▶ _Work instructions_: Print each line exactly as it is given.

===== Task material

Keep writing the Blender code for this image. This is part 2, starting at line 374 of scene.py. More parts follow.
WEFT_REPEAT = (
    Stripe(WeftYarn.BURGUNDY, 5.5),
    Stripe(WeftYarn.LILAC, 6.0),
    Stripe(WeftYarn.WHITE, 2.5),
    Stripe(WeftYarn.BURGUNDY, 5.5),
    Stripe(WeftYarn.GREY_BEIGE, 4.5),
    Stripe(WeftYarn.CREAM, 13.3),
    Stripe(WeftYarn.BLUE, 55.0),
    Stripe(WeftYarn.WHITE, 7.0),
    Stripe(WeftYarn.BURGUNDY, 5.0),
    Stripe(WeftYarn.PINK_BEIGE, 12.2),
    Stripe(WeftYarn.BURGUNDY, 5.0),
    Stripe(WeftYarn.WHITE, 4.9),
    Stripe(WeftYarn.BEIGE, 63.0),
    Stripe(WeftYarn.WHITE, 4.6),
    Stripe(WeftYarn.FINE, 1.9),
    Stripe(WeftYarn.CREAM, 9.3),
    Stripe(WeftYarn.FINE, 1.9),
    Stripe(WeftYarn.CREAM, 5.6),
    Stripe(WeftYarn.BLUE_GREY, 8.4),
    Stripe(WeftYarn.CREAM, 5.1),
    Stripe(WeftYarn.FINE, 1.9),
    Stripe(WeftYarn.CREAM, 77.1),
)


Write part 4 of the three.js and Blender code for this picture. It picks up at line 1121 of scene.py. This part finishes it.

==========

▶ _Exercise solution_:
Keep writing the Blender code for this image. This is part 2, starting at line 374 of scene.py. More parts follow.
WEFT_REPEAT = (
    Stripe(WeftYarn.BURGUNDY, 5.5),
    Stripe(WeftYarn.LILAC, 6.0),
    Stripe(WeftYarn.WHITE, 2.5),
    Stripe(WeftYarn.BURGUNDY, 5.5),
    Stripe(WeftYarn.GREY_BEIGE, 4.5),
    Stripe(WeftYarn.CREAM, 13.3),
    Stripe(WeftYarn.BLUE, 55.0),
    Stripe(WeftYarn.WHITE, 7.0),
    Stripe(WeftYarn.BURGUNDY, 5.0),
    Stripe(WeftYarn.PINK_BEIGE, 12.2),
    Stripe(WeftYarn.BURGUNDY, 5.0),
    Stripe(WeftYarn.WHITE, 4.9),
    Stripe(WeftYarn.BEIGE, 63.0),
    Stripe(WeftYarn.WHITE, 4.6),
    Stripe(WeftYarn.FINE, 1.9),
    Stripe(WeftYarn.CREAM, 9.3),
    Stripe(WeftYarn.FINE, 1.9),
    Stripe(WeftYarn.CREAM, 5.6),
    Stripe(WeftYarn.BLUE_GREY, 8.4),
    Stripe(WeftYarn.CREAM, 5.1),
    Stripe(WeftYarn.FINE, 1.9),
    Stripe(WeftYarn.CREAM, 77.1),
)


Write part 4 of the three.js and Blender code for this picture. It picks up at line 1121 of scene.py. This part finishes it.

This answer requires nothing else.